De la même manière qu’il a pris pour point de départ cet invraisemblable déménagement cémétérial, que peu de romanciers eussent osé imaginer, Muray arpente le XIXe siècle dans ses aspects à la fois insolites et, paradoxalement, significatifs. Sans même parler, plus haut dans le temps, de l’envoûtement du jeune Blaise Pascal, jamais l’histoire institutionnelle, qu’il s’agisse de littérature ou de philosophie, ne fut à l’aise avec l’édifice mystique que construisit Auguste Comte sur le cadavre de Clotilde de Vaux, avec les observations minutieuses et tatillonnes de Michelet sur les règles et les selles de sa seconde femme, avec ces tables que Victor Hugo fit tourner à Jersey pour obtenir un contact avec l’au-delà, contact sans lequel des pages entières des Contemplations sont inintelligibles. Muray montre que tous ces faits en apparence isolés, loin de n’être que des naïvetés accompagnant le génie, des manies plus ou moins innocentes, des idiosyncrasies ou des perversions individuelles, une fois mis bout à bout, modifient considérablement notre vision du XIXe siècle. On est bien obligé d’évoquer une véritable fascination pour les sciences occultes : bien qu’ils soient des minores, Allan Kardec, Eliphas Lévy ou Mme Blavatsky jettent une lumière crue et rétrograde sur un siècle qu’on imagine – et qui s’imaginait – voué au progrès.

Il y a dans le livre de Muray un côté cabinet de curiosités, voire galerie des monstres au cirque Barnum. L’écrivain, déjà en possession de son style (avec notamment les jeux de mots qui seront sa marque – on pense au fameux Mutins de Panurge), entraîne son lecteur dans les coulisses, derrière le décor sagement ordonnancé du Lagarde et Michard. Il attire l’attention sur les opera ultima : les derniers poèmes de Hugo, les derniers romans de Zola, si différents du cycle des Rougon-Macquart.

La thèse (au sens intellectuel) de Muray est que le XIXe siècle fut dominé tout entier par deux grands courants d’idées, l’occultisme et le socialisme, qui de surcroît entretenaient des liens. L’occultisme, la croyance au fait qu’il existe des forces mystérieuses et imparfaitement identifiées derrière l’univers visible, existe depuis les temps les plus anciens. Le socialisme, quant à lui, n’avait rien non plus d’une idée neuve. Sans remonter aux penseurs grecs, il existe un socialisme d’essence évangélique (d’où la remarque prêtée à Joseph de Maistre : « L’Évangile, hors de l’Église, est un poison »). Mais il y a surtout ce moine calabrais, Joachim de Flore, dont l’influence fut aussi souterraine que considérable, durant le Moyen Âge, mais bien au-delà. Le R.P. de Lubac a consacré deux volumes à La Postérité spirituelle de Joachim de Flore.
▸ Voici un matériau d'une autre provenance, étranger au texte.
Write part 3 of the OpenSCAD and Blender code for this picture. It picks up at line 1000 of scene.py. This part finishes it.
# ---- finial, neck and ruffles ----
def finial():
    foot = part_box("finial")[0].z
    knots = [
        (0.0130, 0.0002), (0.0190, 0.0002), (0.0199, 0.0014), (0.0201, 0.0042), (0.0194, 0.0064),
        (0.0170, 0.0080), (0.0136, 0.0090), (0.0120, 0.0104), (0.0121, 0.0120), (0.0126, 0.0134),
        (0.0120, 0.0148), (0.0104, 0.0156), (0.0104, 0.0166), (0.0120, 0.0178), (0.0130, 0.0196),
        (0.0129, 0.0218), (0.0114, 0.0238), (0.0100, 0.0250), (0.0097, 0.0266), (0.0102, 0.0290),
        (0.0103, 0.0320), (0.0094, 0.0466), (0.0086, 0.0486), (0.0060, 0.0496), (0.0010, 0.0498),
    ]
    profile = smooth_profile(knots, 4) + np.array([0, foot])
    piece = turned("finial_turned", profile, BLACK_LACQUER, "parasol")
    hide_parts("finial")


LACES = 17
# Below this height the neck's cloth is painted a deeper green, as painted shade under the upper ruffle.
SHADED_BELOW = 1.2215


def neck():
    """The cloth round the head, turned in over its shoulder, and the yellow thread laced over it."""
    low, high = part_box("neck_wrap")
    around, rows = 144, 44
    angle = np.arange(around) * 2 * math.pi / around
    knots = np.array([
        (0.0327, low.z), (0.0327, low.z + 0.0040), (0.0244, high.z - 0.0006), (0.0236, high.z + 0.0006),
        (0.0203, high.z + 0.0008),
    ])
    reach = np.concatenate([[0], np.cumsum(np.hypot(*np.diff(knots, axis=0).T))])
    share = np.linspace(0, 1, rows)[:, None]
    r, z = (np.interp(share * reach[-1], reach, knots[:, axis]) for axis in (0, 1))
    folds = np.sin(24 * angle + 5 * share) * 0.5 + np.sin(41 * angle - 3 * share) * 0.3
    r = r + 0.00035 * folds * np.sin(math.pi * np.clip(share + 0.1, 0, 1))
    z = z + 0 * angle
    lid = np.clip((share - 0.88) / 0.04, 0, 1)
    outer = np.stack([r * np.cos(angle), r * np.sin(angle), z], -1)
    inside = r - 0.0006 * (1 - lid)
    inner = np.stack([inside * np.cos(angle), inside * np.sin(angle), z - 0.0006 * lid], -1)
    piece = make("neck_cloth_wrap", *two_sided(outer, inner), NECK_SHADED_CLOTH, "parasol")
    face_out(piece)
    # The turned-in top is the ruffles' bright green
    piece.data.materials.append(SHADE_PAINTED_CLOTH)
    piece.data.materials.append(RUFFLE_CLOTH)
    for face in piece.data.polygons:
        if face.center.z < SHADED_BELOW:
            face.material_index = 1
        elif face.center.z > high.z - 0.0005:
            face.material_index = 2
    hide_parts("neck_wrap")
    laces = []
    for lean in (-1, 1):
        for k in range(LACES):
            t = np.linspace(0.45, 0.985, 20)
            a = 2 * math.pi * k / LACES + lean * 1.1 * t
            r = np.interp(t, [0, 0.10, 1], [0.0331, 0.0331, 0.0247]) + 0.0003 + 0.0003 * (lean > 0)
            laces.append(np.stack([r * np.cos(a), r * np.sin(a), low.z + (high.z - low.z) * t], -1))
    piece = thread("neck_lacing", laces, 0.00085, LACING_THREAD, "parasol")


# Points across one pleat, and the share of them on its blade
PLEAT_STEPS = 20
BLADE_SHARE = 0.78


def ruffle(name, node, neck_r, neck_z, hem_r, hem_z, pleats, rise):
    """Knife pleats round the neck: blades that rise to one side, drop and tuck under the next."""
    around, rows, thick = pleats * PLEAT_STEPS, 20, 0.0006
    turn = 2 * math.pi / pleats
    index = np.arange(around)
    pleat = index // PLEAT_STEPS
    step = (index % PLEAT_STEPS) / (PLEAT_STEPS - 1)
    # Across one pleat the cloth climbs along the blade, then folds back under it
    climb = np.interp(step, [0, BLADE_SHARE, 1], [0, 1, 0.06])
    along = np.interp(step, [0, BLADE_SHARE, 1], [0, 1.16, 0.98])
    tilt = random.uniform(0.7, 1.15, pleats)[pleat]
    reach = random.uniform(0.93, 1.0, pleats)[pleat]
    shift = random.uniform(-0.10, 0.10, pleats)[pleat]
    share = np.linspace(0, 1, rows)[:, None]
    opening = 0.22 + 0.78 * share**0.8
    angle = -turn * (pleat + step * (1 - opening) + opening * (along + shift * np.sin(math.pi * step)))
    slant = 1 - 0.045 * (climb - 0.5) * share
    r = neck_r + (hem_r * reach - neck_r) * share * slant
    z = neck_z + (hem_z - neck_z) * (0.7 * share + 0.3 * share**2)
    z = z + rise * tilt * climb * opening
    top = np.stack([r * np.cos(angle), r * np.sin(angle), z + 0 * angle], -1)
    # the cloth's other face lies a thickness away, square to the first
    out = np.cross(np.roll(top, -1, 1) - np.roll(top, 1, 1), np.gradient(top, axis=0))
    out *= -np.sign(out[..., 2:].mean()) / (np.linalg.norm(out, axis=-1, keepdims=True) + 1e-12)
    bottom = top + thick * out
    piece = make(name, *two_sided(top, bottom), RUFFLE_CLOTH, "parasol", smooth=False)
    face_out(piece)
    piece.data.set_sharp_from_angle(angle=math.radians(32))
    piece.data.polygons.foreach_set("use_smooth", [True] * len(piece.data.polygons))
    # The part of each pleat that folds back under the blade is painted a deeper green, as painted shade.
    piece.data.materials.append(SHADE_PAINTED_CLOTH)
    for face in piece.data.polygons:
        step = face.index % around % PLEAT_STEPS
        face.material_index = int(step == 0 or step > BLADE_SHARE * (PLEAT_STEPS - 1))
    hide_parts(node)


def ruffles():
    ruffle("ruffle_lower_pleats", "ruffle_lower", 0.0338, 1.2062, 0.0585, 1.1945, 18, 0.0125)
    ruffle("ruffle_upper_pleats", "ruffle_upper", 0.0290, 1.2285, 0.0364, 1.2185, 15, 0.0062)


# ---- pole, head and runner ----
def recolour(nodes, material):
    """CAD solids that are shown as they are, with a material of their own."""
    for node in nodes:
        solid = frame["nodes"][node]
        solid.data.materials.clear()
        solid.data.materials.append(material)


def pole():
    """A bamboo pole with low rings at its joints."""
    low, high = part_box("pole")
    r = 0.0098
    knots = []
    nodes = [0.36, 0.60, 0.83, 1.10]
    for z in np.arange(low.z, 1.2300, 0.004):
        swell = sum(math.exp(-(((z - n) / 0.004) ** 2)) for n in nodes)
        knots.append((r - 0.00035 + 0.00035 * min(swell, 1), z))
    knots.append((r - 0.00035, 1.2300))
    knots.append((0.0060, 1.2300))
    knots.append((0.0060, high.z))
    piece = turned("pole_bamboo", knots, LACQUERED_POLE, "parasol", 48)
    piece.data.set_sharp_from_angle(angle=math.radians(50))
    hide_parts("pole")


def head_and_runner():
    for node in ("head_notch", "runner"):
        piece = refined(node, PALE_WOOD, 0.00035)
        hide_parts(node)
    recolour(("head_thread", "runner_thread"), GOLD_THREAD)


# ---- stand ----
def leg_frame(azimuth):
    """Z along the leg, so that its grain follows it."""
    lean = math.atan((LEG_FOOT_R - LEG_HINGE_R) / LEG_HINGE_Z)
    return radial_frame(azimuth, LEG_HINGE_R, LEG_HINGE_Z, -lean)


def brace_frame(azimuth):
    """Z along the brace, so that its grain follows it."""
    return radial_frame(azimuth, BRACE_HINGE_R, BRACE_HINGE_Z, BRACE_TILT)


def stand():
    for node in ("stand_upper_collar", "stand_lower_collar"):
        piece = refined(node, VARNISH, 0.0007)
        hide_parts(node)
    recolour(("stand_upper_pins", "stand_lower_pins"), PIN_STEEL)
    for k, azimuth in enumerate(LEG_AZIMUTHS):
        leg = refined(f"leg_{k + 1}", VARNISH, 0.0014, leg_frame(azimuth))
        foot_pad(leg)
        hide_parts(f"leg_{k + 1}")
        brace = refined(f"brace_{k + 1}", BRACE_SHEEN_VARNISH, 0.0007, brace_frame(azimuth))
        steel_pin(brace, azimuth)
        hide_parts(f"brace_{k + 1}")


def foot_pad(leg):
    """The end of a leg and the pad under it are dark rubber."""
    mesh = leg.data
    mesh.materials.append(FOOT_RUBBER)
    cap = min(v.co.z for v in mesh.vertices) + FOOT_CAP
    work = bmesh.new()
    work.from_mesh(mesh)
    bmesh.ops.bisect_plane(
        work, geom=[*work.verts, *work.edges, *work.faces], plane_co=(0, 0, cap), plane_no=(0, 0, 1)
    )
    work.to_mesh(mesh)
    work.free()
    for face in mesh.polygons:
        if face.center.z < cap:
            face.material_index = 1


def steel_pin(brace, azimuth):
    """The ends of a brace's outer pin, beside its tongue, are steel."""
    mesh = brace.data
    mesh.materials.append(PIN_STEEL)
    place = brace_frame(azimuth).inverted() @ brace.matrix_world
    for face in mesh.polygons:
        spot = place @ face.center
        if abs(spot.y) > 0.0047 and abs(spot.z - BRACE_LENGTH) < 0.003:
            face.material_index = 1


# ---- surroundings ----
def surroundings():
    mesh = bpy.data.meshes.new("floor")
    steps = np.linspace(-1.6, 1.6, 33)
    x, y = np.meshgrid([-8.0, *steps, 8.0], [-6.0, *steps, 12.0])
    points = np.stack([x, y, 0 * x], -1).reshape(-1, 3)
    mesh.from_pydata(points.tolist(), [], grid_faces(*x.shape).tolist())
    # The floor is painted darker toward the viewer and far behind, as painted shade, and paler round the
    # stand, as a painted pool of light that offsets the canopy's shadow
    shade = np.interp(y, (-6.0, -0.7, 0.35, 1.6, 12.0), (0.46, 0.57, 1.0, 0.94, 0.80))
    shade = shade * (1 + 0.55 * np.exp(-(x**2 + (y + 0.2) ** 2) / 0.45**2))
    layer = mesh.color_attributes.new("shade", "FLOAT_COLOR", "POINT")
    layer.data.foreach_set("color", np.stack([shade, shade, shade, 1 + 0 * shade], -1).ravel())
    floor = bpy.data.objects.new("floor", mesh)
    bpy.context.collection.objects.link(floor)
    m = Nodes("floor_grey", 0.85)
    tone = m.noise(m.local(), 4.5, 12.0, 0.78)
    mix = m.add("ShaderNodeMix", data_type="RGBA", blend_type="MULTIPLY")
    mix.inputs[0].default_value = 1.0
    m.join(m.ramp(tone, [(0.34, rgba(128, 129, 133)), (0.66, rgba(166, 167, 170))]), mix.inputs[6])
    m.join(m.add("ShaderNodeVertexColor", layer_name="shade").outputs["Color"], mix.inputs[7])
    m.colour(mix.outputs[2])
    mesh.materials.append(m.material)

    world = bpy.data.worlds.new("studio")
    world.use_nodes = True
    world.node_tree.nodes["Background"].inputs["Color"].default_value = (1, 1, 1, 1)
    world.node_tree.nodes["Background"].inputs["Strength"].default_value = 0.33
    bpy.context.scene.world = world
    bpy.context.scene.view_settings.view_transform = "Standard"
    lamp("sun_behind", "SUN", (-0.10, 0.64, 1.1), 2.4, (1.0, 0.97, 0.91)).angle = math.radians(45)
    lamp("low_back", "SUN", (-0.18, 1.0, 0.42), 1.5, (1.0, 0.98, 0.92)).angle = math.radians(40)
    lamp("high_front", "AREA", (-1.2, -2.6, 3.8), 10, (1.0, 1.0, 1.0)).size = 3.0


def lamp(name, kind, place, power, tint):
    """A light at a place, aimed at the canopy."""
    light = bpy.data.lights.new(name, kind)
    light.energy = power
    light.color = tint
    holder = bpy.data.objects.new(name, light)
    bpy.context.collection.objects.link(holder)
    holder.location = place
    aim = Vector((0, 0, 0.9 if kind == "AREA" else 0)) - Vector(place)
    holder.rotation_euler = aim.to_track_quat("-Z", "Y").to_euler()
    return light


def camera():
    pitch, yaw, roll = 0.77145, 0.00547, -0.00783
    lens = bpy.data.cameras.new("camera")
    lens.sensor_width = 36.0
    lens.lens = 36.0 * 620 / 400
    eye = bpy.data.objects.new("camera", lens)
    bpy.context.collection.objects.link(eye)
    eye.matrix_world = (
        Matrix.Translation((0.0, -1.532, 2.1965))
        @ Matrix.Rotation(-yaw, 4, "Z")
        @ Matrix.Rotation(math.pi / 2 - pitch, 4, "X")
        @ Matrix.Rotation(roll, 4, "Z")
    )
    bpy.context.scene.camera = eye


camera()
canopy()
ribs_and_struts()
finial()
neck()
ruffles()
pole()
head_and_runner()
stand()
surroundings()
Autre point qui la distingue d’une thèse universitaire : l’étude de Philippe Muray est spiralaire. Il élargit son projet en passant et en repassant par les mêmes points, en soulignant ce soubassement irrationnel et unheimlich de toute une époque. Car le XIXe siècle a débordé sa limite strictement chronologique, l’année 1901, et même l’année 1914, dont on a souvent dit qu’elle en marquait la véritable fin. Il a poussé de profondes racines, par exemple, dans l’occultisme nazi (on lira le livre de Nicholas Goodrick-Clarke, Les Racines occultes du nazisme, Pardès, 1989), le new age californien (Muray eut l’idée de son livre à Stanford, rappelons-le), le Matin des magiciens ou les élucubrations de l’Ère du Verseau. Surtout – et Muray le montre très bien – ce XIXe siècle irrationnel, parcouru d’ombres, de mages, de fantômes et de prophètes vaticinants, eut un adversaire : l’Église catholique. On la croyait enfouie sous les décombres après la Révolution ; son Pape avec sa triple couronne, véritable archaïsme, frileusement blotti derrière les hauts murs du Vatican, citadelle assiégée et muette, ou inaudible. En réalité, l’Église fut la seule force organisée à faire entendre ce qui pourrait s’appeler la voix de la raison au milieu de cette sarabande digne du carnaval de Bâle, luttant contre le spiritisme et la nécromancie (de la même manière qu’elle avait rejeté le discours vampirique au XVIIIe siècle). En 1839, le pape Grégoire XVI condamna l’esclavage et le principe d’inégalité des races, qui avait un bel avenir devant lui. Et ce n’est pas un mince paradoxe que de voir ce XIXe siècle si fier de lui-même et de ses réalisations (relire la fin de La Légende des siècles), sombrer dans ce que l’on n’appelait pas encore le complotisme, voyant partout l’action occulte des Jésuites et des Juifs (nombre de réformateurs sociaux, comme Pierre Leroux, seront antisémites). Mais la « dixneuviémité » eut également en France un autre adversaire : Baudelaire, qui exécrait à peu près tout ce que son époque adorait. Il ne fut pas seulement un poète de génie, mais également, en tant que lecteur de Joseph de Maistre, un antimoderne acéré, véritable contre-épreuve de son temps.

 

Gilles Banderier

 

Philippe Muray (1945-2006) est un essayiste, polémiste et romancier français.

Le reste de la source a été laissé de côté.